Não, estes não eram os valores praticados na época. O prémio previsto para o vencedor era de 14 mil dólares (na edição deste ano, que se inicia esta segunda feira e decorrerá até 9 de setembro, chega aos 3,8 milhões). A verdadeira razão para Arthur Ashe receber tão reduzido prémio ao sagrar-se o primeiro vencedor do US Open foi mais simples e dolorosa para o histórico atleta: estava inscrito como amador, pelo que apenas recebia o prémio diário de participação (20 dólares). Resumindo: levou para casa o equivalente a 14 dias de trabalho; o mesmo que ganharia em caso de derrota. Já Tom Okker teve sorte: como o finalista vencido era tenista profissional, levou os 14 mil dólares para casa.

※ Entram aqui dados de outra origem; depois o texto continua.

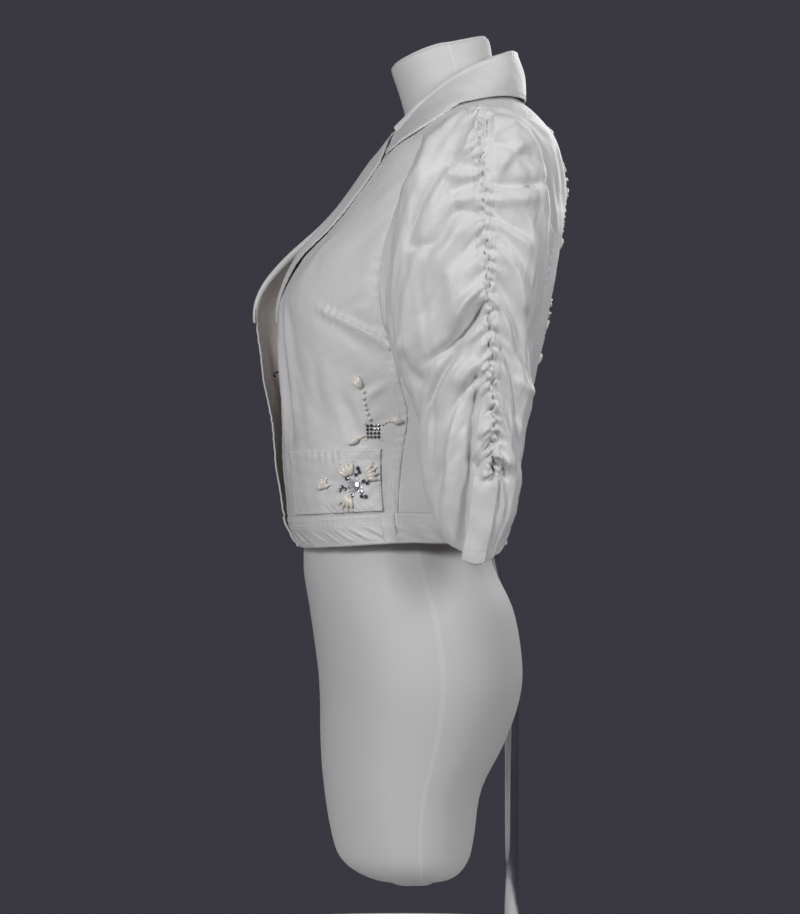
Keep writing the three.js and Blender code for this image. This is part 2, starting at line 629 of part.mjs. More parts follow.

Arthur Ashe foi o primeiro afro-americano a vencer três provas do Grand Slam: US Open, Australian Open e Wimbledon (Créditos: Getty Images)

Foi com 25 anos que o jovem Ashe chegou ao US Open com a quinta posição do ranking, depois de ter vencido os United States Amateur Championships em junho desse ano. À sua frente no lote de favoritos tinha Rod Laver, Tony Roche, Ken Rosewall e John Newcombe, quatro australianos que lhe permitiam entrar no torneio sem a pressão e obrigação de vencer, mas com possibilidades reais de chegar ao fim em primeiro.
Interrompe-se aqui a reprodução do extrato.